### The request
In the entries below, the lines from the one with "for name, points" through the one with "if empty is" are to be copied exactly; both ends count.

### Material shown
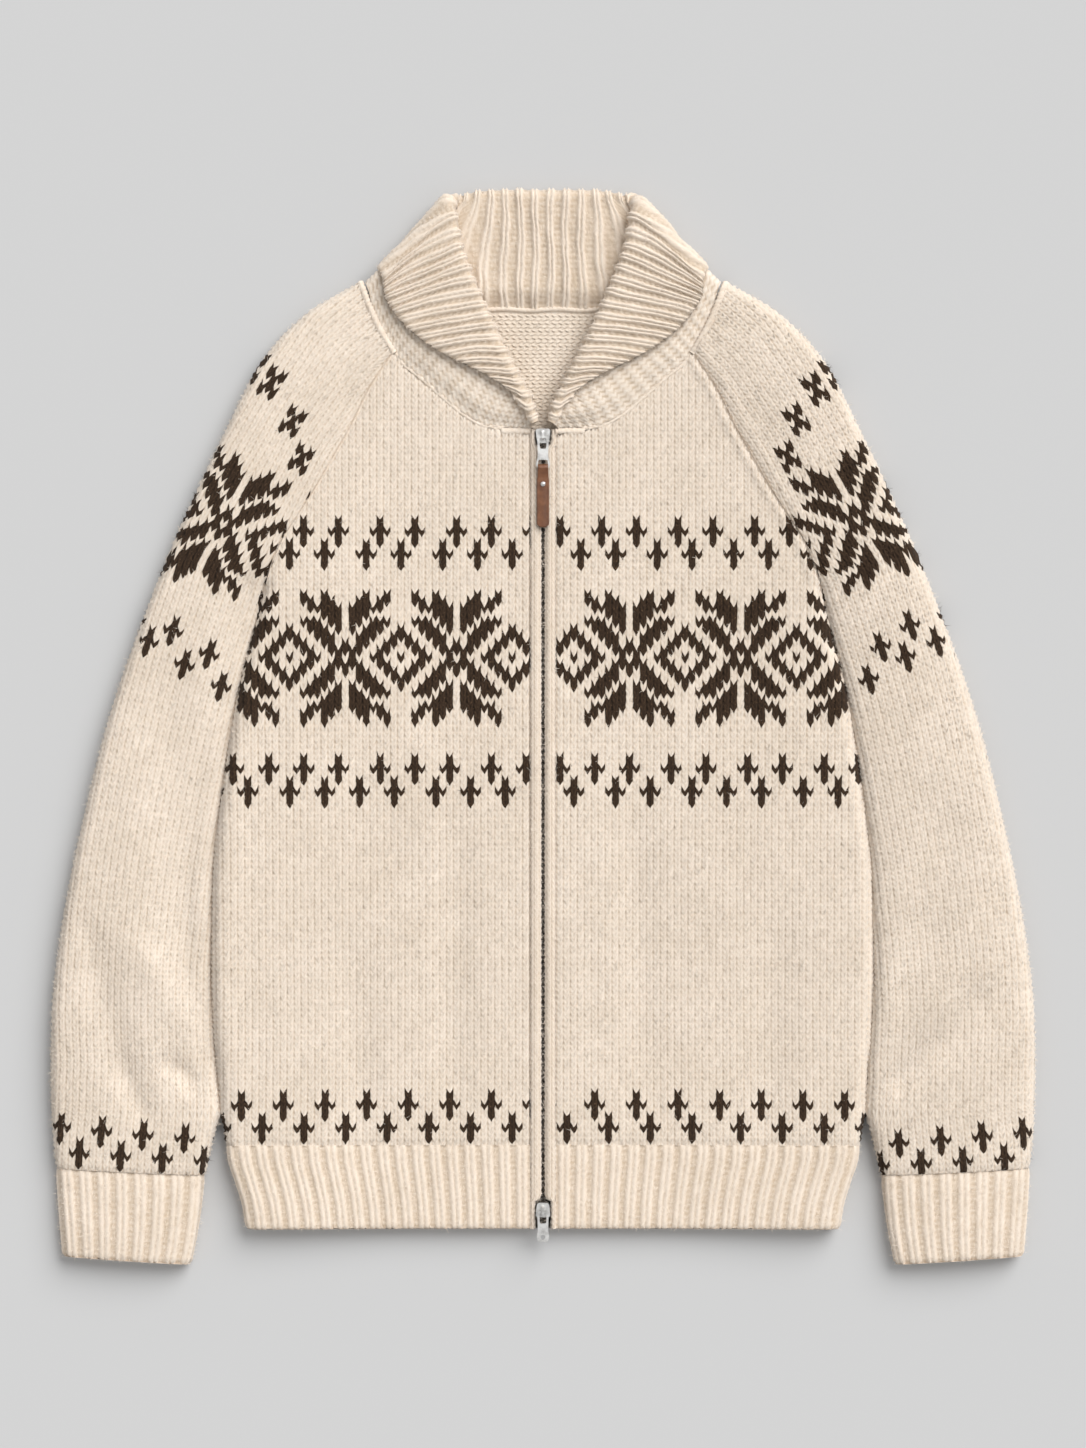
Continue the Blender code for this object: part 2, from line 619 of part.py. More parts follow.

* * *

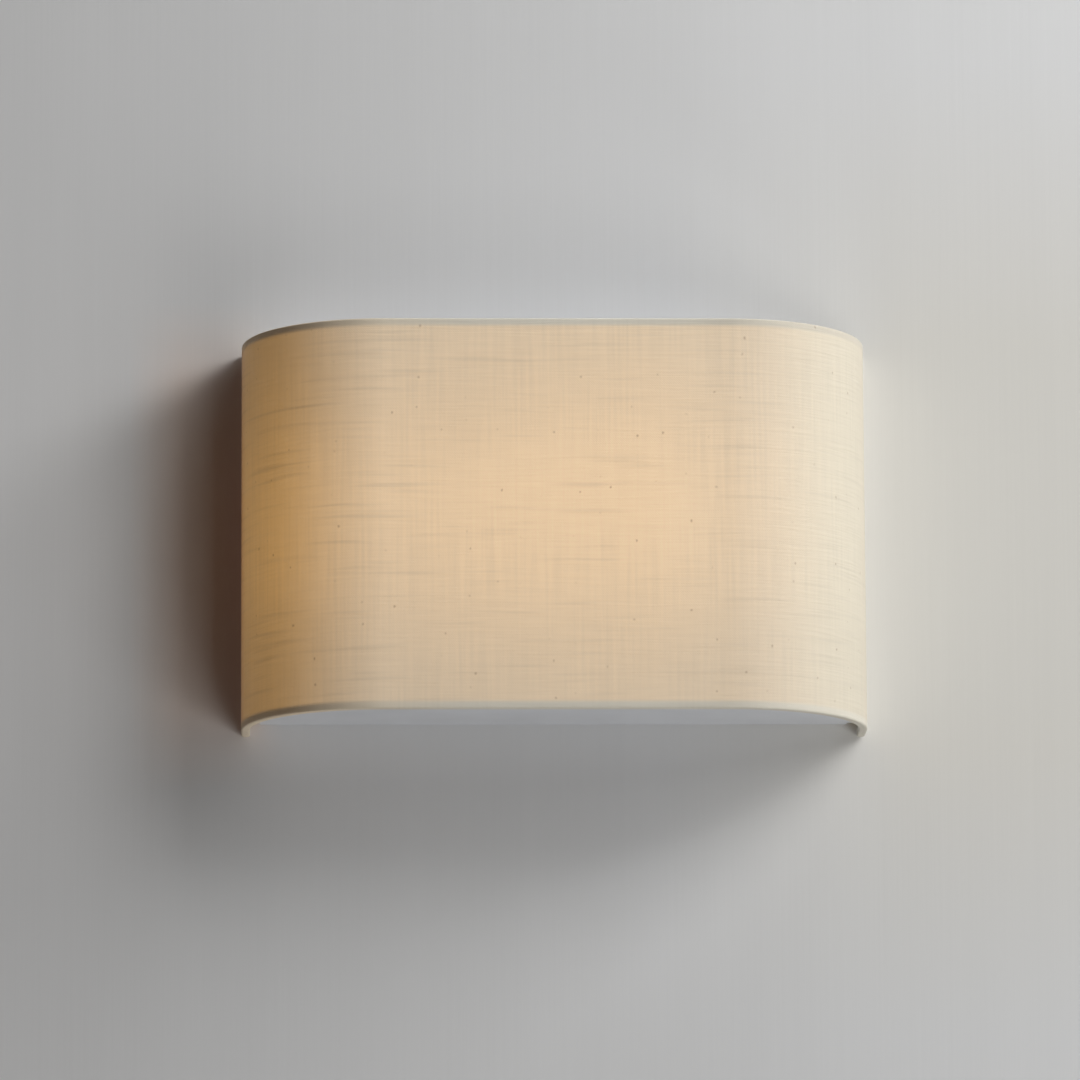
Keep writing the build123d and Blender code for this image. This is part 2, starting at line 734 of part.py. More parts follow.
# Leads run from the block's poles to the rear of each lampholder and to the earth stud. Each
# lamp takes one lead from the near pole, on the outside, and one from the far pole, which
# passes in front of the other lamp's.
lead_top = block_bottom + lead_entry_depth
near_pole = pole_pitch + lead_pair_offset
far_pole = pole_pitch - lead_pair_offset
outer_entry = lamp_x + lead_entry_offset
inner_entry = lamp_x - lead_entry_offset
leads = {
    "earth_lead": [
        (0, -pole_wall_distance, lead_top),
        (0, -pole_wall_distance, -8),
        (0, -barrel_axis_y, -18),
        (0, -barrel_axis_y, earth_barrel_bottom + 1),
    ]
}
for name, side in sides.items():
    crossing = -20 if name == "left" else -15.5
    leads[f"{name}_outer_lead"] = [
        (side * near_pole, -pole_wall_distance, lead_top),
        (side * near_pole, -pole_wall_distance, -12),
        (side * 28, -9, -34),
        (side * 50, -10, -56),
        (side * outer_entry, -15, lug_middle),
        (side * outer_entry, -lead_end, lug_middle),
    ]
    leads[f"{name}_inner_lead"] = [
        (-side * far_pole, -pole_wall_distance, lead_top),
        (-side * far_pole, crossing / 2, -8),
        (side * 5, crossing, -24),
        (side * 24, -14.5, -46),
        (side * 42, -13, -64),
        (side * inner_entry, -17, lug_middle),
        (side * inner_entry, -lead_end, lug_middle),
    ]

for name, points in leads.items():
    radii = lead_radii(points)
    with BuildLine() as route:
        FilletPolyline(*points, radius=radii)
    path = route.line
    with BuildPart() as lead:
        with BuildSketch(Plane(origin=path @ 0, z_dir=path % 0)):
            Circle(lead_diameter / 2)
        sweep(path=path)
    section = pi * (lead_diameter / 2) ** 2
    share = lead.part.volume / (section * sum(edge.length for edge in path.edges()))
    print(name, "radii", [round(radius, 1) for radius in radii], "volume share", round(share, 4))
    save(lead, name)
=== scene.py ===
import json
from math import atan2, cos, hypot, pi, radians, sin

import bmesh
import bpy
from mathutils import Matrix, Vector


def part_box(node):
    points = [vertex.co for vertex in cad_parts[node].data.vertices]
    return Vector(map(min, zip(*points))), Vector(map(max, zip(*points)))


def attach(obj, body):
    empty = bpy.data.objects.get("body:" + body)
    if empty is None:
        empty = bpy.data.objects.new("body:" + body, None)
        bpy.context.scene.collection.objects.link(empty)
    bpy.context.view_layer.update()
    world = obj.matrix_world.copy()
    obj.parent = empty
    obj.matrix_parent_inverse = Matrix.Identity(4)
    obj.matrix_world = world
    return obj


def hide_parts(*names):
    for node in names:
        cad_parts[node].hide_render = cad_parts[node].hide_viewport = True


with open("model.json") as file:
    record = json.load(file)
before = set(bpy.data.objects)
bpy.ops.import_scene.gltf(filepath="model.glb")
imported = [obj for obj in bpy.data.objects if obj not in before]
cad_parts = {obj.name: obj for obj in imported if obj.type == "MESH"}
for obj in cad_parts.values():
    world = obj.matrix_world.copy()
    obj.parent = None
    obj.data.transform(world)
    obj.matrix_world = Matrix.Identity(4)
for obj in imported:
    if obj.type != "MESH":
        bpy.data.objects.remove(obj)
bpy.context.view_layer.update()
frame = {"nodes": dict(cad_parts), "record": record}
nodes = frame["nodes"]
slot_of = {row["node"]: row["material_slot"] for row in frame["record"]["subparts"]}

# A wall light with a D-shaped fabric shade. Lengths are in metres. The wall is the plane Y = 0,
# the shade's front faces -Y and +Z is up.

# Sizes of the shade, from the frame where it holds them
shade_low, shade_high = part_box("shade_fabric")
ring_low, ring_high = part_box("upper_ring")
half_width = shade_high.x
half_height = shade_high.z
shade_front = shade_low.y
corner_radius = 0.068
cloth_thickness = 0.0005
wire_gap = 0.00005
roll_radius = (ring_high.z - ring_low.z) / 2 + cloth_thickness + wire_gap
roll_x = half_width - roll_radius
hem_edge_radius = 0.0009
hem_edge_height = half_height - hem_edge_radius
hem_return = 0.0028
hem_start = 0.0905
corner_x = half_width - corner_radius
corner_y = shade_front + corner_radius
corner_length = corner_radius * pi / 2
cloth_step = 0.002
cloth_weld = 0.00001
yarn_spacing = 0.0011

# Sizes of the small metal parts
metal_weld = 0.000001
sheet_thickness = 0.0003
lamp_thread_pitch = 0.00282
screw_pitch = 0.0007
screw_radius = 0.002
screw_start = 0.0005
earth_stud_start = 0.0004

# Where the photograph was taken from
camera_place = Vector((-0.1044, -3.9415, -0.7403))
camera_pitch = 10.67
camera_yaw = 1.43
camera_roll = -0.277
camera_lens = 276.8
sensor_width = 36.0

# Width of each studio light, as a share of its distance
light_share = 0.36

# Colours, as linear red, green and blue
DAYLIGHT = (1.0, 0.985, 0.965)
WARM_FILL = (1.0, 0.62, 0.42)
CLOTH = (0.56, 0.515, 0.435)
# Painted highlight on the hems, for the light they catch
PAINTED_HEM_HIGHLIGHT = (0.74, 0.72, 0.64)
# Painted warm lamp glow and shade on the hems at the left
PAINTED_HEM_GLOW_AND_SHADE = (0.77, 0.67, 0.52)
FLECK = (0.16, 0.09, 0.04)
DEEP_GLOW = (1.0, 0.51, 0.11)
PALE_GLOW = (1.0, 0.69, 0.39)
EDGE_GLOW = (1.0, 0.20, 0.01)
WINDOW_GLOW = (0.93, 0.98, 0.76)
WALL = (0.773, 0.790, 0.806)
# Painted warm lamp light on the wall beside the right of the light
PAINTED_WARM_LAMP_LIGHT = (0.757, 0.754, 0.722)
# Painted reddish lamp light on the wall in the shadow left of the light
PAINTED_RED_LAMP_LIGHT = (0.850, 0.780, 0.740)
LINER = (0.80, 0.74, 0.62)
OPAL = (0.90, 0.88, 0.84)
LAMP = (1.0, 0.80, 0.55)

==

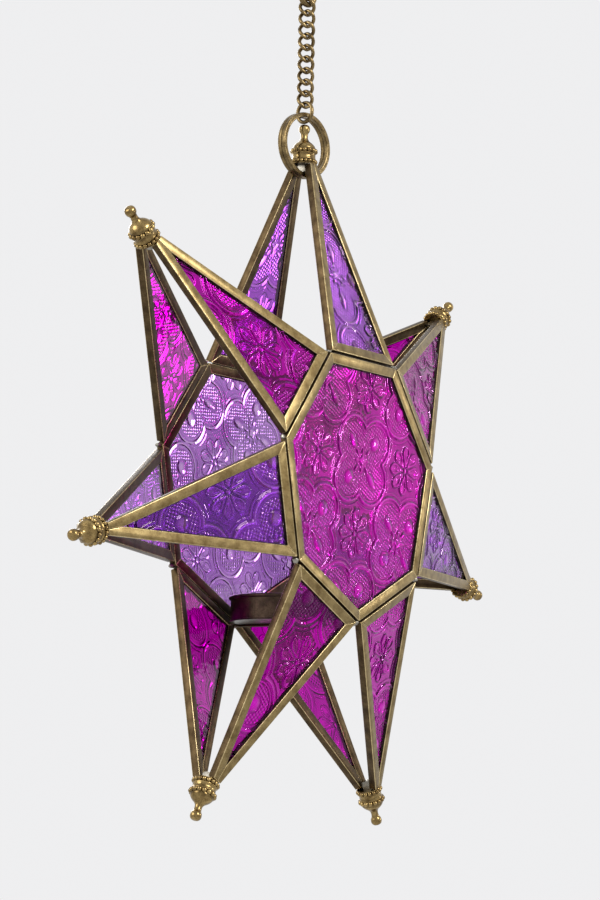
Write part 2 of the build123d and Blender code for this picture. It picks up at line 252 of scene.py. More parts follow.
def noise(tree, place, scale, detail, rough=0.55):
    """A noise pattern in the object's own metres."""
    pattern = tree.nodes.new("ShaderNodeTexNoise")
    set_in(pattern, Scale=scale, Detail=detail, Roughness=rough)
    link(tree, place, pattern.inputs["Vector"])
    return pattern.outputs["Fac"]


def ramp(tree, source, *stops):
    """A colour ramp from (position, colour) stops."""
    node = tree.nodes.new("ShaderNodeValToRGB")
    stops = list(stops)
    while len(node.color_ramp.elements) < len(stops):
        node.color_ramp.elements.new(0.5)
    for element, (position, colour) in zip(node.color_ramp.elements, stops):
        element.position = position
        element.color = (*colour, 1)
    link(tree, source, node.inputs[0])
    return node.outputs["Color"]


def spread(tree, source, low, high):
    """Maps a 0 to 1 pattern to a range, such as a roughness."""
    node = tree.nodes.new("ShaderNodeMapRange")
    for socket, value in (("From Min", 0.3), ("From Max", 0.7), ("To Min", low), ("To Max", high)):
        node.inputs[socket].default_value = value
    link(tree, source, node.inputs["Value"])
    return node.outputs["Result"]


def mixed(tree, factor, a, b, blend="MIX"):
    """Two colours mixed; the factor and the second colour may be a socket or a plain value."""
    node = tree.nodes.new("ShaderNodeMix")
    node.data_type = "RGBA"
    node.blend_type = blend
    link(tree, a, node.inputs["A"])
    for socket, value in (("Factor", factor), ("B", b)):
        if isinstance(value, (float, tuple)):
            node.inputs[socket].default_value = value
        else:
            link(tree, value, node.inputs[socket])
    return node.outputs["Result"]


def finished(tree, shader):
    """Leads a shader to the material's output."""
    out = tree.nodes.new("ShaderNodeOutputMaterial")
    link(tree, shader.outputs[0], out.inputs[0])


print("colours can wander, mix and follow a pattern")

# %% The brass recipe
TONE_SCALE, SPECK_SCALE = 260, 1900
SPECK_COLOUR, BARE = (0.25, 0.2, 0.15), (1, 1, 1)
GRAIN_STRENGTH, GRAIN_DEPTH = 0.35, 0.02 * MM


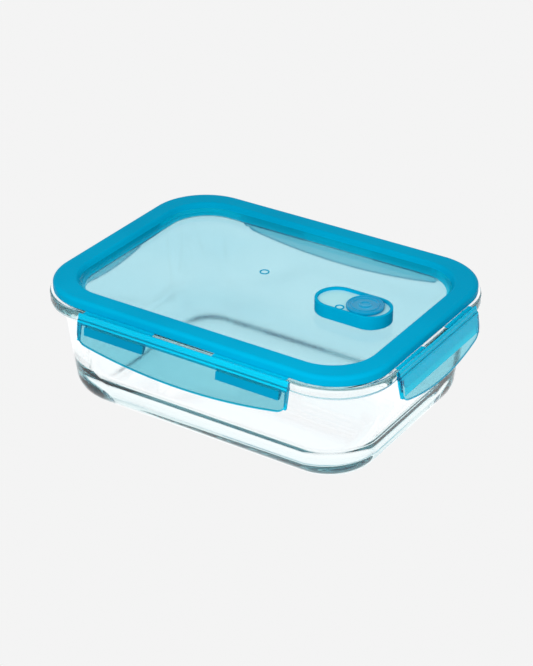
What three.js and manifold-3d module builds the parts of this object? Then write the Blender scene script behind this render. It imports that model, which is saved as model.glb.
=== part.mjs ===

### Completed exercise
for name, points in leads.items():
    radii = lead_radii(points)
    with BuildLine() as route:
        FilletPolyline(*points, radius=radii)
    path = route.line
    with BuildPart() as lead:
        with BuildSketch(Plane(origin=path @ 0, z_dir=path % 0)):
            Circle(lead_diameter / 2)
        sweep(path=path)
    section = pi * (lead_diameter / 2) ** 2
    share = lead.part.volume / (section * sum(edge.length for edge in path.edges()))
    print(name, "radii", [round(radius, 1) for radius in radii], "volume share", round(share, 4))
    save(lead, name)
=== scene.py ===
import json
from math import atan2, cos, hypot, pi, radians, sin

import bmesh
import bpy
from mathutils import Matrix, Vector


def part_box(node):
    points = [vertex.co for vertex in cad_parts[node].data.vertices]
    return Vector(map(min, zip(*points))), Vector(map(max, zip(*points)))


def attach(obj, body):
    empty = bpy.data.objects.get("body:" + body)
    if empty is None:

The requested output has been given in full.